We will try to change the portfolio as and when necessary, based on value-investing strategies and the earnings upgrade cycle. Completely staying away from any particular sector may not be a right strategy. In every sector, there are certain companies we can pick based on a bottom-up analysis. Finding value picks across sectors will reduce the portfolio’s volatility.

What is your outlook on oil? Is $100 per barrel possible again?

Oil is volatile because of geo-political reasons. Producers do not want prices below $60 per barrel. And supply will increase substantially when the price hits $70-75 per barrel.

So, oil will hover in the range of $60-75 per barrel. However, there is a risk — we need to have some Iranian oil in the marketplace. If Iranian supplies becomes zero, oil could spike.

But I doubt it (price) will again touch $100 a barrel.

Everybody profits above $85 per barrel. Even the oil from Canadian sands — which trades at a discount of $15-30 — can make decent profit at that level.

Hence, as the supply bumps up, prices going back to $100 per barrel is very difficult.

Gold currently quotes at about $1,250 an ounce. What is your view on its price?

The cost of production of gold from new mines is $1,150 per ounce. This should protect the downside for gold as cost of production is the ultimate bottom for any commodity.

The upsides on the metal will depend on the US fiscal deficit and the interest rate cycle in the US. If the Fed (US Federal Reserve) turns dovish, gold can move up.

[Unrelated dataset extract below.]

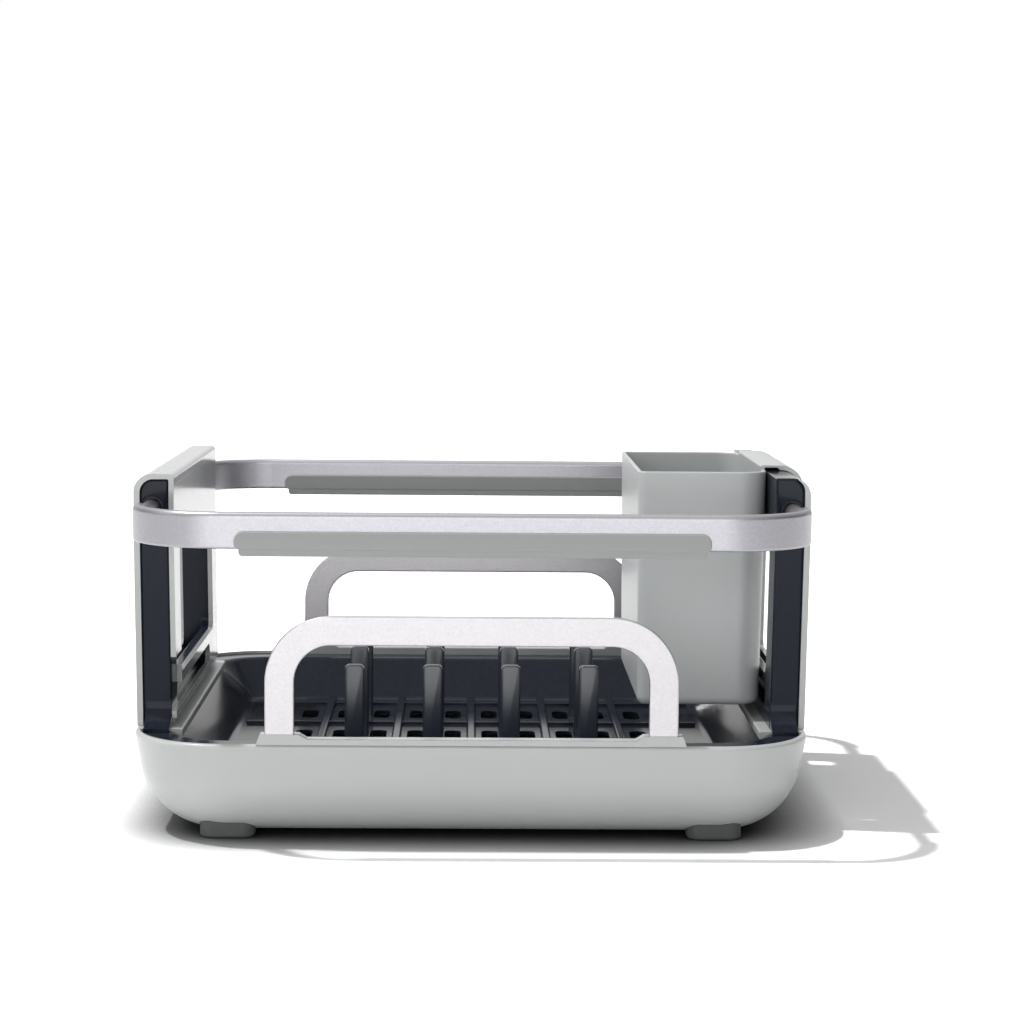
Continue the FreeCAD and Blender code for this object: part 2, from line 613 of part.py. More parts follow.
def rear_rod(sign_x):
    """Round rod that runs into the beam, coped against the inner side of the rail's corner."""
    rod = rod_y(ROD_RADIUS, ROD_X, ROD_Z, ROD_INNER_END, RAIL_BEND_Y + ROD_TAIL)
    rod = max(rod.cut(rear_rail()).Solids, key=lambda solid: solid.Volume)
    return mirror_x(rod) if sign_x < 0 else rod


def rear_rod_stop(sign_x):
    """Collar on the rod's inner end, too large to pass the bush."""
    stop = rod_y(BORE_RADIUS - SNUG, ROD_X, ROD_Z, ROD_INNER_END, ROD_INNER_END + STOP_LENGTH)
    stop = stop.cut(rod_y(ROD_RADIUS, ROD_X, ROD_Z, 0.0, FRAME_END))
    stop = stop.common(box(0, CORE_OUTER - SNUG, 0, FRAME_END, 0, BEAM_TOP))
    return mirror_x(stop) if sign_x < 0 else stop


def rear_grip():
    """Soft sleeve round the lower half of the rail, with a lip below it."""
    half = GRIP_HALF
    outer = RAIL_REACH + GRIP_SIDE
    inner = RAIL_REACH - RAIL_THICK - GRIP_SIDE
    sleeve = face_xz([(-half, GRIP_RIDGE, GRIP_EDGE), (half, GRIP_RIDGE, GRIP_EDGE),
                      (half, GRIP_TOP, GRIP_ROUND), (-half, GRIP_TOP, GRIP_ROUND)], inner)
    sleeve = sleeve.extrude(V(0, outer - inner, 0))
    lip_half = half - GRIP_LIP_INSET
    lip_top = GRIP_RIDGE + GRIP_EDGE
    lip = face_xz([(-lip_half, GRIP_BOTTOM, GRIP_EDGE), (lip_half, GRIP_BOTTOM, GRIP_EDGE),
                   (lip_half, lip_top, 0), (-lip_half, lip_top, 0)], inner + GRIP_LIP_SETBACK)
    lip = lip.extrude(V(0, outer - inner - 2 * GRIP_LIP_SETBACK, 0))
    groove = box(-RAIL_HALF, RAIL_HALF, RAIL_REACH - RAIL_THICK, RAIL_REACH, RAIL_BOTTOM, RAIL_TOP)
    return joined([sleeve, lip]).cut([groove, rear_rail()])


def rear_hoop():
    """Flat bar bent into an upside-down U."""
    y0 = RIM_HALF_Y - HOOP_THICK - HOOP_SETBACK
    inner_half = HOOP_HALF - HOOP_BAR
    inner_top = HOOP_TOP - HOOP_BAR
    inner_corner = HOOP_CORNER - HOOP_BAR
    outline = [(-HOOP_HALF, RIM_Z, 0), (-HOOP_HALF, HOOP_TOP, HOOP_CORNER),
               (HOOP_HALF, HOOP_TOP, HOOP_CORNER), (HOOP_HALF, RIM_Z, 0),
               (inner_half, RIM_Z, 0), (inner_half, inner_top, inner_corner),
               (-inner_half, inner_top, inner_corner), (-inner_half, RIM_Z, 0)]
    hoop = face_xz(outline, y0).extrude(V(0, HOOP_THICK, 0))
    long_edges = edges_where(hoop, lambda b: b.YLength < 1e-6 and b.ZMax > RIM_Z + 1.0)
    return hoop.makeFillet(HOOP_EDGE, long_edges)


def rear_hoop_base():
    """Light strip on the rim that carries the hoop, with a shoe at each leg."""
    shoe_out = HOOP_HALF + (SHOE_WIDTH - HOOP_BAR) / 2
    shoe_in = shoe_out - SHOE_WIDTH
    y0 = RIM_HALF_Y - HOOP_BASE_WIDTH
    outline = [(-shoe_out, RIM_Z, 0), (-shoe_out + SHOE_TAPER, SHOE_TOP, SHOE_EDGE),
               (-shoe_in - SHOE_TAPER, SHOE_TOP, SHOE_EDGE), (-shoe_in + SHOE_TAPER, HOOP_BASE_TOP, 0),
               (shoe_in - SHOE_TAPER, HOOP_BASE_TOP, 0), (shoe_in + SHOE_TAPER, SHOE_TOP, SHOE_EDGE),
               (shoe_out - SHOE_TAPER, SHOE_TOP, SHOE_EDGE), (shoe_out, RIM_Z, 0)]
    strip = face_xz(outline, y0).extrude(V(0, HOOP_BASE_WIDTH, 0))
    seat = box(-shoe_out, shoe_out, y0, RIM_HALF_Y - TRAY_EDGE, FLANGE_TOP, RIM_Z)
    return joined([strip, seat]).cut(rear_hoop())


def caddy_outline(offset, draft, z):
    x0 = CADDY_INNER_X + offset + draft / 2
    x1 = CADDY_OUTER_X - offset - draft
    half = CADDY_DEPTH / 2 - offset - draft
    tight = CADDY_TIGHT_CORNER - offset
    wide = CADDY_WIDE_CORNER - offset
    corners = [(x0, -half, tight), (x1, -half, wide), (x1, half, wide), (x0, half, tight)]
    return polygon_wire(corners, lambda p: V(p.x, p.y, z))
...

In India, we have made returns on gold because of two reasons — rupee depreciation and the 10 per cent import duty. With rupee depreciating every year and due to global turmoil, gold can give positive returns in the next 2-3 years. That said, with the metal’s volatile prices, investors should buy on dips and accumulate gradually.

How will the ongoing trade dispute between the US and China play out?

The Chinese economy is feeling the heat. But so far, we haven’t seen the real trade war. The real trade war would have started on January 1, 2019 —the day the US was scheduled to sharply increase the tariffs on Chinese imports. This has been postponed to the end of March 2019, until when the current 10 per cent duty (on certain items) is applicable.

So, US companies are engaging in a lot of pre-buying as Chinese imports are cheaper despite the 10 per cent duty. So, we see China’s exports to the US rising. The real heat of the trade war will be felt if and when the 25 per cent duty kicks in.

What are the risks for dollar?

With the tax cut in the US last year, the country’s fiscal deficit is raising. Its current account deficit has widened. If the imposition of tariffs continue, global central banks may reduce their treasury purchase, which can exert pressure on US interest rate and the dollar.